Thursday, May 19, 2016

What A Difference One Can Make


courtesy of Pixabay CC0 Public Domain

All you teachers and former teachers out there will understand what I mean when I say one student being present or absent can make an enormous difference in the atmosphere and behavior of the overall class.

Incontrovertible proof of this came today with the return of a student who was the only child absent from my home room yesterday. This young lady is very rarely absent. Her absence yesterday was made obvious by the unusually good behavior of the rest of the class.

With her back today, the level of disruption and incidence of me having to get the class back on task, mostly those students sitting close to her, was demonstrably greater than yesterday. It is not that this young lady is deliberately disrupting, she just has a hard time understanding the need for her to pay attention and be on task with what is going on in class, and that she doesn’t need to comment on everything going on around her, or to talk to her near classmates about anything and everything that pops into her head.

This young lady tends to get very frustrated when I point out to her the manner in which she is disrupting instruction. Knowing her mother, and knowing how this young lady speaks to her mother, I understand why she feels that whatever she wants to say should trump anything else going on in class. Her mother lets her get away with speaking that way at home, and even to her at school in front of her teachers.

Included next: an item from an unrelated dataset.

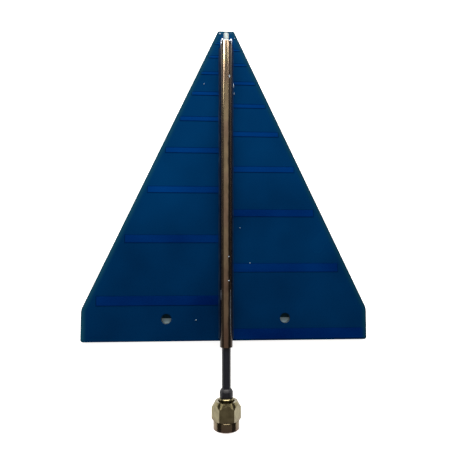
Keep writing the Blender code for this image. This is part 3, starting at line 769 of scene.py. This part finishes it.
def make_thread():
    """One ridge of the internal thread, wound forward by its pitch at each turn."""
    crest = 2.9 * MM
    buried = 0.05 * MM
    root = THREAD_MAJOR / 2 + buried
    middle = (crest + root) / 2
    foot = 0.8 * PITCH
    crest_share = 0.16
    runout = 0.5 * MM
    lead_in = 0.6 * MM
    start = NUT_SHOULDER - runout
    turns = int((start - NUT_LOW.y - lead_in) / PITCH)
    bpy.ops.mesh.primitive_plane_add(size=1, location=(middle, 0, 0))
    thread = named("nut_thread")
    thread.scale = (root - crest, foot, 1)
    settle(thread)
    edit(thread)
    pick(thread, "verts", lambda v: v.co.x < middle)
    bpy.ops.transform.resize(value=(1, crest_share, 1), center_override=(crest, 0, 0))
    bpy.ops.mesh.select_all(action="SELECT")
    bpy.ops.mesh.delete(type="ONLY_FACE")
    done()
    modify(thread, "SCREW", axis="Y", angle=2 * math.pi, screw_offset=-PITCH, iterations=turns, steps=64,
           render_steps=64, use_merge_vertices=False)
    edit(thread)
    bpy.ops.mesh.fill_holes(sides=0)
    face_outwards()
    bpy.ops.transform.translate(value=(0, start, AXIS))
    done()
    smooth(thread, 30)
    finish_piece(thread, TURNED_GOLD, NUT_BODY, "gold")


def make_barrel():
    """The turned body that the nut spins on: collar, ring groove, flange, sleeve and tail."""
    bore = 0.9 * MM
    tail_r = 1.05 * MM
    barrel_r = 2.35 * MM
    collar_edge = 0.15 * MM
    groove_r = 2.12 * MM
    flange_r = 2.6 * MM
    sleeve_r = 2.29 * MM
    sleeve_bore = 2.07 * MM
    tail, front = PLUG_HIGH.y, PLUG_LOW.y
    rear = NUT_HIGH.y + 0.8 * MM
    flange_rear = NUT_HIGH.y - 3.3 * MM
    flange_front = flange_rear - 0.9 * MM
    seat = INSULATOR_HIGH.y + 0.05 * MM
    barrel = turned("plug_barrel", [
        (bore, tail), (tail_r, tail), (tail_r, rear), (barrel_r - collar_edge, rear),
        (barrel_r, rear - collar_edge), (barrel_r, GROOVE_START), (groove_r, GROOVE_START),
        (groove_r, GROOVE_END), (barrel_r, GROOVE_END), (barrel_r, flange_rear), (flange_r, flange_rear),
        (flange_r, flange_front), (sleeve_r, flange_front), (sleeve_r, front), (sleeve_bore, front),
        (sleeve_bore, seat), (bore, seat)])
    ease(barrel, 0.03 * MM, 2)
    smooth(barrel)
    finish_piece(barrel, TURNED_GOLD, BODY, "gold", "plug_body")


def make_insulator():
    """The white bush that holds the pin in the barrel's sleeve."""
    bore = 0.51 * MM
    low, high = INSULATOR_LOW.y, INSULATOR_HIGH.y
    outer = (INSULATOR_HIGH.x - INSULATOR_LOW.x) / 2
    insulator = turned("plug_dielectric", [(outer, high), (outer, low), (bore, low), (bore, high)], 64)
    ease(insulator, 0.05 * MM, 2)
    smooth(insulator)
    finish_piece(insulator, WHITE, BODY, "white", "plug_insulator")


def make_pin():
    """A round pin with a tapered point."""
    point = 0.2 * MM
    radius = 0.46 * MM
    taper = 0.5 * MM
    profile = [(point, PIN_LOW.y), (radius, PIN_LOW.y + taper), (radius, PIN_HIGH.y)]
    pin = turned("plug_pin", profile, 48, closed=False)
    ease(pin, 0.06 * MM, 3, 15)
    smooth(pin, 60)
    finish_piece(pin, TURNED_GOLD, BODY, "gold", "centre_pin")


def make_collar():
    """Solder that closes the tube's end round the cable: thin over the top, full at the sides."""
    inner = 1.08 * MM
    plug = 1.45 * MM
    inside = 1.8 * MM
    rim = TUBE_R - 0.05 * MM
    face = TUBE_HIGH.y + 0.02 * MM
    skirt = 0.15 * MM
    bulge = 0.65 * MM
    steps = 6
    turns = [math.pi / 2 * step / steps for step in range(steps + 1)]
    dome = [(rim - (rim - inner) * (1 - math.cos(turn)), face + skirt + bulge * math.sin(turn))
            for turn in turns]
    collar = turned("tip_solder_collar", [
        (inner, face - inside), (plug, face - inside), (plug, face), (rim, face)] + dome, 64)
    crown = AXIS + 0.6 * MM
    thinned = 0.25
    edit(collar)
    pick(collar, "verts", lambda v: v.co.z > crown and v.co.y > face + NEAR)
    bpy.ops.transform.resize(value=(1, thinned, 1), center_override=(0, face, AXIS))
    done()
    smooth(collar, 60)
    finish_piece(collar, BRIGHT_SOLDER, BODY, "solder", "tip_shield_solder")


def blob(name, centre, size, turn=0.0, detail=3):
    """A drop of solder: a ball flattened, turned about the boom and roughened a little."""
    bpy.ops.mesh.primitive_ico_sphere_add(subdivisions=detail, radius=1, location=(0, 0, 0))
    drop = named(name)
    edit(drop)
    bpy.ops.transform.resize(value=size)
    bpy.ops.transform.rotate(value=-turn, orient_axis="Y", center_override=(0, 0, 0))
    bpy.ops.transform.translate(value=centre)
    done()
    lumps = bpy.data.textures.new(name + "_lumps", "CLOUDS")
    lumps.noise_scale = max(size) * 0.9
    modify(drop, "DISPLACE", texture=lumps, strength=min(size) * 0.5, mid_level=0.5,
           texture_coords="GLOBAL")
    smooth(drop, 180)
    return drop


def on_tube(name, lean, y, wide, long, high):
    """A drop that lies on the tube, leaning from its top by some degrees, in millimetres."""
    turn = math.radians(lean)
    spot = (TUBE_R * math.sin(turn), y * MM, AXIS + TUBE_R * math.cos(turn))
    return blob(name, spot, (wide * MM, long * MM, high * MM), turn)


def at_tip(x, y, z, wide, long, high):
    """A bead beside the tube's end, in millimetres from the middle of that end."""
    return blob("bead", (x * MM, TUBE_HIGH.y + y * MM, AXIS + z * MM), (wide * MM, long * MM, high * MM))


def join(name, pieces):
    choose(*pieces)
    bpy.ops.object.join()
    return named(name)


def make_solder_drops():
    """Beads that flank the tube's end, and the small splashes that the iron left on the board."""
    beads = [at_tip(-1.3, 0.1, 1.45, 0.36, 0.65, 0.45), at_tip(-1.62, -0.85, 1.15, 0.26, 0.36, 0.4),
             at_tip(1.5, -0.1, 1.35, 0.34, 0.95, 0.45)]
    finish_piece(join("tip_solder_beads", beads), BRIGHT_SOLDER, BODY, "solder")
    # Place, half width and half length of each splash on the board, in millimetres
    splashes = ((-2.01, 63.65, 0.32, 0.2), (2.85, 62.2, 0.16, 0.14), (-7.3, 46.35, 0.16, 0.16),
                (-9.65, -31.13, 0.2, 0.2), (4.56, -1.5, 0.14, 0.14), (7.8, -12.92, 0.18, 0.18),
                (2.45, 45.9, 0.2, 0.8), (2.75, 43.2, 0.15, 0.4))
    top = BOARD_TOP + 0.055 * MM
    height = 0.12
    drops = [blob("drop", (x * MM, y * MM, top), (wide * MM, long * MM, height * MM), detail=2)
             for x, y, wide, long in splashes]
    beads = [on_tube("bead", lean, y, 0.17, long, height)
             for lean, y, long in ((22, -10.9, 0.19), (23, -18.4, 0.19), (29, 47.4, 0.45))]
    finish_piece(join("solder_splashes", drops + beads), SPLASHED_SOLDER, BODY, "solder")
    smears = [on_tube("smear", 40, -28.6, 0.24, 7.2, 0.06), on_tube("smear", -58, -23.0, 0.32, 1.7, 0.07)]
    finish_piece(join("solder_smears_on_tube", smears), SMEARED_SOLDER, BODY, "solder")


def dress_kept_nodes():
    """The nodes whose shape is right keep it, under a new surface."""
    for node, material in (("tube_solder_seam", SEAM_SOLDER_IN_PAINTED_SHADE), ("back_tip_solder", BRIGHT_SOLDER),
                           ("coax_braid", BRAID), ("coax_centre_wire", SILVER),
                           ("crimp_ferrule", TURNED_GOLD), ("retaining_ring", BRONZE)):
        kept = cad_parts[node]
        kept.data.materials.clear()
        kept.data.materials.append(material)


def make_floor():
    bpy.ops.mesh.primitive_plane_add(size=2.4, location=(0, 0, -0.02 * MM))
    floor = named("floor")
    floor.data.materials.append(sheet("white_paper", "F0F0F0", "F6F6F6", 0.85))
    settle(floor)


def make_cards():
    """What the holes show: a dark card painted as the board's own shadow on the paper, and over it a pale
    strip, lit by the key through the holes, whose edge paints where that lit patch ends.
    """
    holes_y = WIDE_END + HOLE_HEIGHT
    width = 70 * MM
    cards = (("shaded_card", 6 * MM, 12 * MM, 0.07 * MM, "1A3646", "20404E"),
             ("lit_card", 0.0, 5 * MM, 0.05 * MM, "A8C4D0", "B4D0DC"))
    for name, past, length, below, dark, light in cards:
        spot = (0, holes_y + past - length / 2, BACK_FOIL_FACE - below)
        bpy.ops.mesh.primitive_plane_add(size=1, location=spot)
        card = named(name)
        card.scale = (width, length, 1)
        settle(card)
        card.data.materials.append(sheet(name, dark, light, 0.0))


def softbox(name, tilt, distance, size, power, tint):
    """A softbox that faces the middle of the part, tilted some degrees from straight above to the tip."""
    data = bpy.data.lights.new(name, "AREA")
    data.shape = "RECTANGLE"
    data.size, data.size_y = size
    data.energy = power
    data.color = srgb(tint)[:3]
    light = bpy.data.objects.new(name, data)
    lean = math.radians(tilt)
    spot = Vector((0, math.sin(lean), math.cos(lean))) * distance
    light.location = spot
    light.rotation_euler = spot.to_track_quat("Z", "Y").to_euler()
    light.visible_camera = False
    bpy.context.scene.collection.objects.link(light)


def make_light():
    softbox("key_over_the_tip", 66, 0.6, (0.9, 0.3), 8.8, "FFFAF2")
    softbox("pale_wall_over_the_tip", 50, 1.5, (3.4, 0.2), 5.0, "FFFAF2")
    softbox("dim_ceiling", 0, 0.7, (1.5, 1.1), 1.5, "FFF2E8")


def make_backdrop():
    """A pale backdrop to look at, which lights the part only faintly."""
    faint = 0.08
    world = bpy.data.worlds.new("dim_room")
    world.use_nodes = True
    tree = world.node_tree
    seen = add(tree, "ShaderNodeLightPath", {}, "Is Camera Ray")
    strength = add(tree, MATH, {0: seen, 1: 1 - faint, 2: faint}, operation="MULTIPLY_ADD")
    connect(tree, tree.nodes["Background"], {"Color": srgb("FAF9F8"), "Strength": strength})
    bpy.context.scene.world = world


def make_camera():
    """The photograph was taken from close above, a little off the middle, so the view opens wide."""
    data = bpy.data.cameras.new("camera")
    data.sensor_width = 36
    data.lens = 32.22
    data.clip_start = 1 * MM
    camera = bpy.data.objects.new("camera", data)
    spot = (-4.746 * MM, -11.623 * MM, 138.774 * MM)
    turns = (("Z", 0.0015), ("X", -0.0571), ("Y", 0.0560))
    roll, pitch, yaw = (Matrix.Rotation(angle, 3, axis) for axis, angle in turns)
    turn = roll @ pitch @ yaw
    camera.matrix_world = Matrix.Translation(spot) @ turn.transposed().to_4x4()
    bpy.context.scene.collection.objects.link(camera)
    bpy.context.scene.camera = camera


make_camera()
make_light()
make_backdrop()
make_floor()
make_cards()
make_board()
make_relief("front_strips", 1, BOARD_TOP, FRONT_FOIL_TOP - BOARD_TOP, "front_element_foil")
make_relief("back_strips", -1, BOARD_BOTTOM, BACK_FOIL_FACE - BOARD_BOTTOM, "back_element_foil")
make_tube()
make_jacket()
make_boot()
make_dielectric()
make_nut()
make_thread()
make_barrel()
make_insulator()
make_pin()
make_collar()
make_solder_drops()
dress_kept_nodes()

bpy.context.scene.view_settings.view_transform = "Standard"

The young lady does have enough self-control not to let her frustration turn into an argument most of the time. She does have a bad habit of wanting to explain why she wasn’t doing what she was supposed to be doing. She always has an excuse. That’s not unusual. Middle School students as a whole are full of excuses for being off-task, out of place, or not having their materials. What they have a hard time understanding is the teacher isn’t usually interested in their excuses, the teacher only wants the inappropriate behavior to stop.

This constant need to explain themselves, in other words – to give cause to their improper actions, is a manifestation of the decreased level of maturity compared to age these students suffer from as a result of growing up with parents and other adults in their lives who try to reason with them about things from a young age, an age well below the age of reason. This treatment of the young doesn’t teach them how to work things out and make good decisions, it teaches them that is permissible to argue unendingly about whether or not they should do what they are told. Talking back becomes an ingrained habit because the parents and other adults have taught the child it is okay.

When the child comes into the Middle School and brings this attitude with them, as the young lady I’m writing about today has, it becomes a problem in the classroom. Children with this attitude feel entitled to question the teacher’s decisions about nearly everything, from asking them to be quiet to assigning them a seat.  Some students learn early, and accept it as fact, that a teacher is not someone with whom they can argue and bargain to get their way. Others, like today’s subject, never learn the lesson. The balance from those students who get it to those who don’t is swinging further towards those who don’t every year.

Every year I have to work harder to make these students understand that they need to learn when and where it is appropriate to challenge and whom. What is making it tougher each year is more and more of the parents are siding with the students on this issue. But I will continue to try and instill in my students, including this young lady, what is appropriate behavior, and to try and help them understand how their oppositional, argumentative behavior will not serve them well in school or, eventually, in the workplace.